BA: I love meeting readers. Recently at the Suffolk Mystery Author’s Festival I met a woman who was all excited to see my book. “You? You wrote Bloom and Doom?” It turned out she loved the book and used the language of flowers from the book in her wedding vows. I also like interacting with readers online, whether it’s Facebook or blog posts. Writing can be such a solitary process that it’s rewarding to hear from readers who liked my book. As far as dislikes, I don’t do a lot of the repeated “Buy my book!” posts and tweets. I think people tire of that anyway.
Kathy: Are you able to share any future plans for Audrey Bloom?
BA: I have all kinds of plans for Audrey Bloom, but many of those are in limbo at the moment. My publisher has yet to make a decision on whether there will be more books after this one. And yes, I’m sure there’s some number crunching going on.
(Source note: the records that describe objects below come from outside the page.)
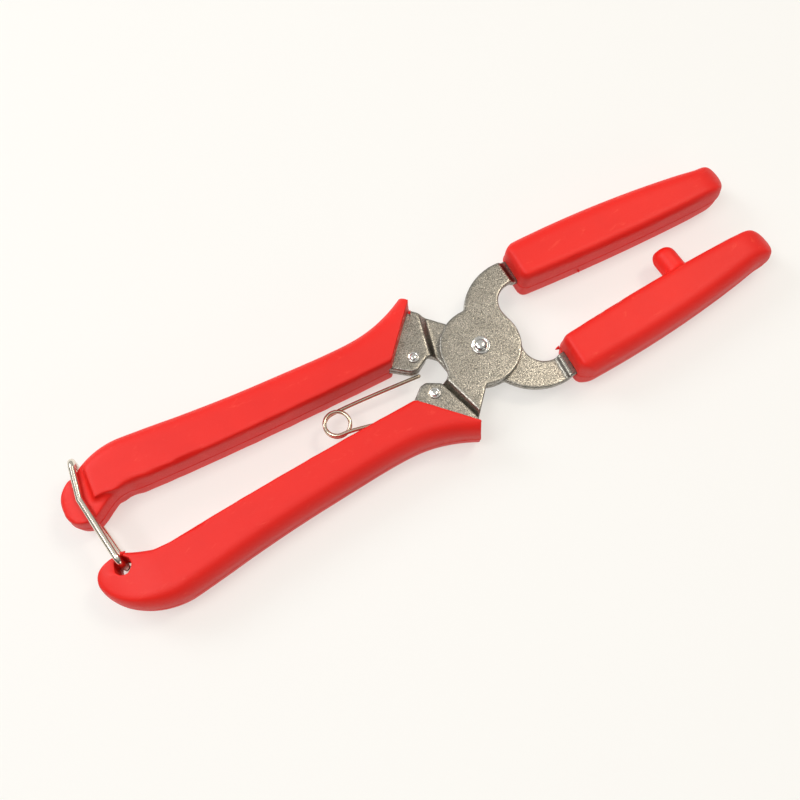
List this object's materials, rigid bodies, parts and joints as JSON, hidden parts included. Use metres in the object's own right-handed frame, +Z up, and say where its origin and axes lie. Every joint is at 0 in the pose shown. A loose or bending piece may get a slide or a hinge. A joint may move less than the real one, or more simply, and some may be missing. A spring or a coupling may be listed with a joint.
{
  "type": "spring-opened nipper pliers",
  "caption": "Hand nipper: two stamped levers on one rivet, with moulded grips, padded jaws, a jaw peg, a return spring and a swing-off wire latch.",
  "frame": {"origin": "centre of the bounding box, on the plane the tool lies on", "axes": "+X along the tool toward the jaws, +Y from the grip that carries the wire bail toward the other grip, +Z up out of the lever faces"},
  "size_m": [0.2084, 0.0477, 0.014],
  "materials": {
    "plated_steel": "satin nickel plating with a fine mottle",
    "bright_steel": "bright, slightly worn",
    "spring_wire": "bright drawn wire",
    "bail_wire": "bright drawn wire",
    "red_grip": "satin moulded plastic",
    "red_jaw": "satin moulded plastic"
  },
  "bodies": {
    "bail_side_lever": {"top_lever_plate": "plated_steel", "top_stiffener_plate": "plated_steel", "top_lever_rivet": "bright_steel", "bail_grip": "red_grip", "plain_jaw_cover": "red_jaw", "pivot_rivet": "bright_steel", "torsion_spring": "spring_wire"},
    "latched_side_lever": {"bottom_lever_plate": "plated_steel", "bottom_stiffener_plate": "plated_steel", "bottom_lever_rivet": "bright_steel", "latched_grip": "red_grip", "pegged_jaw_cover": "red_jaw"},
    "bail": {"latch_bail": "bail_wire"}
  },
  "joints": [
    {"name": "lever_pivot", "type": "hinge", "parent": "bail_side_lever", "child": "latched_side_lever", "pos_m": [0.01481, -0.0001, 0.007], "axis": [0, 0, 1], "range_deg": [0, 5], "stiffness_Nm_per_rad": 1.2, "springref_deg": -20.05, "deforming": ["torsion_spring"]},
    {"name": "bail_swing", "type": "hinge", "parent": "bail_side_lever", "child": "bail", "pos_m": [-0.09629, -0.0083, 0.007], "axis": [0, 0, 1], "range_deg": [0, 80]}
  ]
}
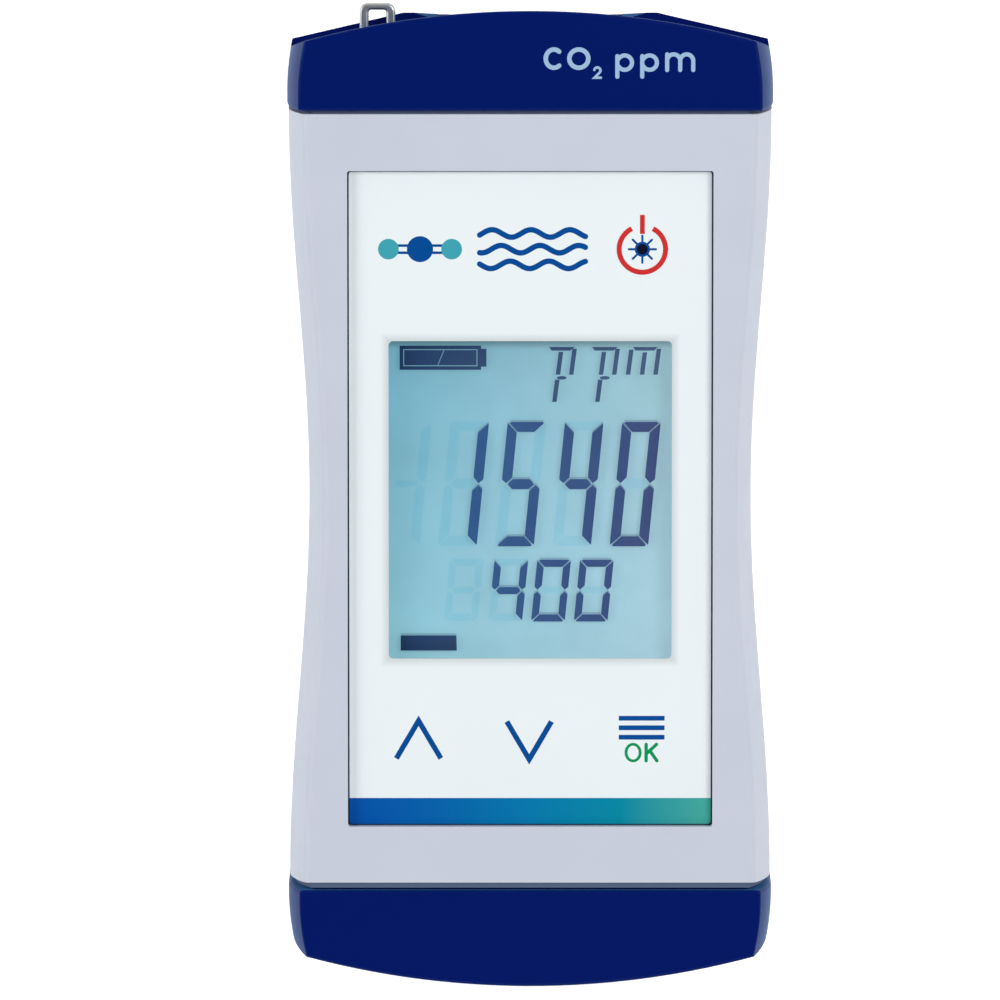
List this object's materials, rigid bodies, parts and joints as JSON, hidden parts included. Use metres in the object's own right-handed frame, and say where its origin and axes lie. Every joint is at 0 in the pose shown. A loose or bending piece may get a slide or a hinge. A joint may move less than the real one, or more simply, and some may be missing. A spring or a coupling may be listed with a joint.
{
  "type": "carbon dioxide monitor",
  "caption": "Hand-held carbon dioxide monitor: waisted grey case, dark blue end caps, display window, flat keypad and a lanyard eye; the lower cap pulls off for the batteries.",
  "frame": {"origin": "middle of the flat back, where the instrument rests on a table", "axes": "+Z leaves the display, +Y points to the end with the lanyard eye, +X is to the right seen from the front"},
  "size_m": [0.054, 0.1091, 0.028],
  "materials": {
    "case_plastic": "fine moulded texture, light blue-grey",
    "cap_plastic": "fine moulded texture, deep navy blue",
    "seal_rubber": "slate blue, matt",
    "bright_steel": "polished stainless steel",
    "spring_steel": "nickel plated",
    "keypad_film": "matt printed polyester, white with coloured symbols",
    "clear_film": "polyester",
    "window_pane": "clear, glossy",
    "polariser_film": "clear film",
    "display_glass": "clear",
    "reflector_film": "pale blue-green, softly lit",
    "light_guide": "diffusing",
    "black_plastic": "moulded",
    "contact_rubber": "striped conductive rubber",
    "circuit_board": "green solder mask",
    "chip_plastic": "moulded epoxy",
    "chip_ceramic": "ceramic",
    "ferrite": "ferrite with copper winding",
    "connector_plastic": "natural nylon",
    "gold_coating": "gold coated",
    "brass": "machined",
    "membrane": "white porous membrane",
    "foam_rubber": "closed-cell foam",
    "cell_sleeve": "plain sleeve over steel",
    "label_film": "satin silver film, blank"
  },
  "bodies": {
    "case": {"aa_cells": "cell_sleeve", "battery_holder": "black_plastic", "board_screws": "bright_steel", "buzzer": "black_plastic", "capacitors": "chip_ceramic", "case_screws": "bright_steel", "clock_crystal": "bright_steel", "display_window": "window_pane", "down_dome": "spring_steel", "front_overlay": "keypad_film", "front_shell": "case_plastic", "infrared_detector": "bright_steel", "infrared_lamp": "display_glass", "inner_contacts": "spring_steel", "inner_spring": "spring_steel", "keypad_circuit": "clear_film", "keypad_connector": "connector_plastic", "keypad_spacer": "clear_film", "lanyard_eye": "bright_steel", "lcd_backlight": "light_guide", "lcd_frame": "black_plastic", "lcd_glass": "display_glass", "lcd_polariser": "polariser_film", "lcd_reflector": "reflector_film", "lcd_zebra_strips": "contact_rubber", "main_board": "circuit_board", "memory_chip": "chip_plastic", "menu_dome": "spring_steel", "microcontroller": "chip_plastic", "power_dome": "spring_steel", "power_inductor": "ferrite", "rear_label": "label_film", "rear_shell": "case_plastic", "screw_insert": "brass", "sensor_board": "circuit_board", "sensor_cavity": "gold_coating", "sensor_gasket": "foam_rubber", "sensor_pins": "brass", "top_cap": "cap_plastic", "top_cap_screws": "bright_steel", "top_cap_seal": "seal_rubber", "up_dome": "spring_steel", "vent_membrane": "membrane"},
    "power_key": {"power_key": "keypad_film"},
    "up_key": {"up_key": "keypad_film"},
    "down_key": {"down_key": "keypad_film"},
    "menu_key": {"menu_key": "keypad_film"},
    "battery_cap": {"battery_cap": "cap_plastic", "battery_cap_seal": "seal_rubber", "cap_contact": "spring_steel", "cap_spring": "spring_steel"},
    "battery_cap_screw": {"battery_cap_screw": "bright_steel"}
  },
  "joints": [
    {"name": "power_key_press", "type": "slide", "parent": "case", "child": "power_key", "axis": [0, 0, -1], "range_m": [0, 0.00025], "stiffness_N_per_m": 8000, "springref_m": -0.0001, "deforming": ["power_dome"]},
    {"name": "up_key_press", "type": "slide", "parent": "case", "child": "up_key", "axis": [0, 0, -1], "range_m": [0, 0.00025], "stiffness_N_per_m": 8000, "springref_m": -0.0001, "deforming": ["up_dome"]},
    {"name": "down_key_press", "type": "slide", "parent": "case", "child": "down_key", "axis": [0, 0, -1], "range_m": [0, 0.00025], "stiffness_N_per_m": 8000, "springref_m": -0.0001, "deforming": ["down_dome"]},
    {"name": "menu_key_press", "type": "slide", "parent": "case", "child": "menu_key", "axis": [0, 0, -1], "range_m": [0, 0.00025], "stiffness_N_per_m": 8000, "springref_m": -0.0001, "deforming": ["menu_dome"]},
    {"name": "battery_cap_slide", "type": "slide", "parent": "case", "child": "battery_cap", "axis": [0, -1, 0], "range_m": [0, 0.018]},
    {"name": "battery_cap_screw_turn", "type": "hinge", "parent": "battery_cap", "child": "battery_cap_screw", "pos_m": [0, -0.0466, 0.0046], "axis": [0, 1, 0], "continuous": true}
  ]
}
When readers pre-order a book or rush out to buy it as soon as it’s out, they’re really casting their votes saying, “I want this series to continue.” I know I’ve found a series late, loved it, only to realize that it ended at three books. I guess I wasn’t there to cast my vote.
Kathy: Will you share any other upcoming books?
BA: My agent is shopping around one proposal set in a small town in Western New York, but I’m brainstorming other series ideas, as well. Now, ideas are pretty plentiful. There are a lot of stories I’d like to write. The challenging part of the process is finding that hook that editors know will draw readers. And it’s very competitive. It’s both an exciting and scary time to be a writer.